Selain itu, pihaknya menyebut bahwa Yayasan ACT melakukan transaksi dengan lembaga luar negeri atau entitas asing.
Dimana angka tersebut terbilang fantastis.
Berdasarkan data yang ada, PPATK temukan lebih dari 2.000 kali transaksi yang dilakukan ACT dengan pihak-pihak asing di luar negeri.
Bahkan, nominalnya mencapai Rp 64 miliar.
"Kegiatan entitas yayasan ini juga bertransaksi dengan 10 negara yang paling besar menerima dan mengirim ke yayasan tersebut berdasarkan laporan 2014-2022," kata Ivan.
Kemensos Cabut Izin ACT
Mulai hari ini, Kementerian Sosial mencabut izin Penyelenggaraan Pengumpulan Uang dan Barang (PUB) yang telah diberikan kepada Yayasan Aksi Cepat Tanggap atau ACT Tahun 2022.
Hal ini lantaran dugaan pelanggaran peraturan yang dilakukan oleh pihak Yayasan.
Pencabutan itu dinyatakan dalam Keputusan Menteri Sosial Republik Indonesia Nomor 133/HUK/2022 tanggal 5 Juli 2022 tentang Pencabutan Izin Penyelenggaraan Pengumpulan Sumbangan Kepada Yayasan Aksi Cepat Tanggap (ACT) di Jakarta Selatan yang ditandatangani oleh Menteri Sosial Ad Interim Muhadjir Effendy pada Selasa (5/7/2022).
PPATK mengungkap Lembaga Aksi Cepat Tanggap (ACT) diduga memakai uang donasi untuk kepentingan bisnis perusahaan yang terafiliasi milik pempinananya.
“Jadi alasan kita mencabut dengan pertimbangan karena adanya indikasi pelanggaran terhadap Peraturan Menteri Sosial sampai nanti menunggu hasil pemeriksaan dari Inspektorat Jenderal baru akan ada ketentuan sanksi lebih lanjut,'' kata Menteri Sosial Ad Interim Muhadjir Effendi melalui keterangan tertulis, Rabu (6/7/2022).
Berdasarkan ketentuan Pasal 6 ayat (1) Peraturan Pemerintah Nomor 29 Tahun 1980 tentang Pelaksanaan Pengumpulan Sumbangan berbunyi "Pembiayaan usaha pengumpulan sumbangan sebanyak-banyaknya 10 persen (sepuluh persen) dari hasil pengumpulan sumbangan yang bersangkutan".

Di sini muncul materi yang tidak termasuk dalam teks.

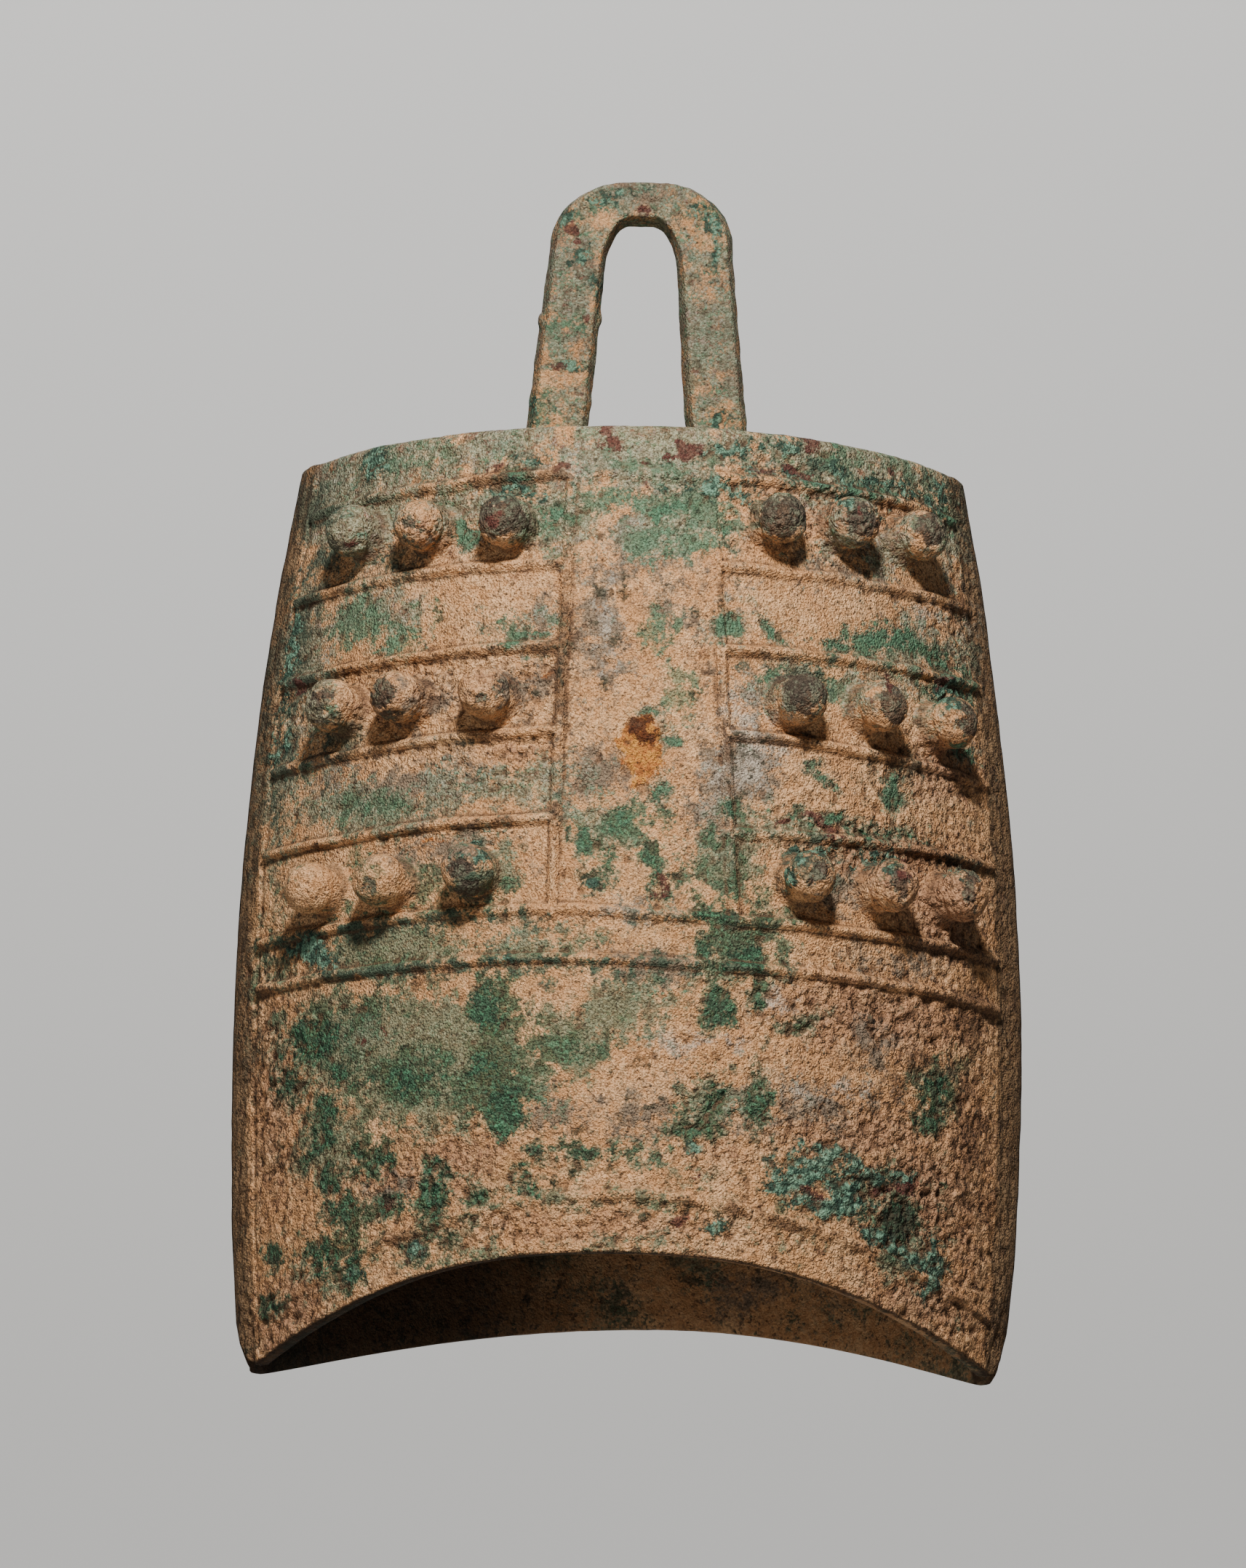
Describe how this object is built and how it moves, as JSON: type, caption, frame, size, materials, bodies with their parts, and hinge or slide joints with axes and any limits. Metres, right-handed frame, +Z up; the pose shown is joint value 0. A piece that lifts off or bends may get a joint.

Sedangkan dari hasil klarifikasi, Presiden ACT lbnu Khajar mengatakan bahwa menggunakan rata-rata 13,7 persen dari dana hasil pengumpulan uang atau barang dari masyarakat sebagai dana operasional yayasan.
Baca juga: 2 Petinggi ACT Pernah Terlibat Kasus Dugaan Penipuan Tahun 2021, Status Masih dalam Penyelidikan
Angka 13,7 persen tersebut tidak sesuai dengan ketentuan batasan maksimal 10 persen . Sementara itu, PUB Bencana seluruhnya disalurkan kepada masyarakat tanpa ada biaya operasional dari dana yang terkumpul.
"Pemerintah responsif terhadap hal yang sudah meresahkan masyarakat dan selanjutnya akan melakukan penyisiran terhadap izin-izin yang telah diberikan kepada yayasan lain dan untuk memberikan efek jera agar tidak terulang kembali," kata Muhadjir.
Pada Selasa (5/7) Kementerian Sosial telah mengundang pengurus Yayasan ACT yang dihadiri oleh Presiden ACT Ibnu Khajar dan pengurus yayasan untuk memberikan klarifikasi dan penjelasan terkait dengan pemberitaan yang berkembang di masyarakat.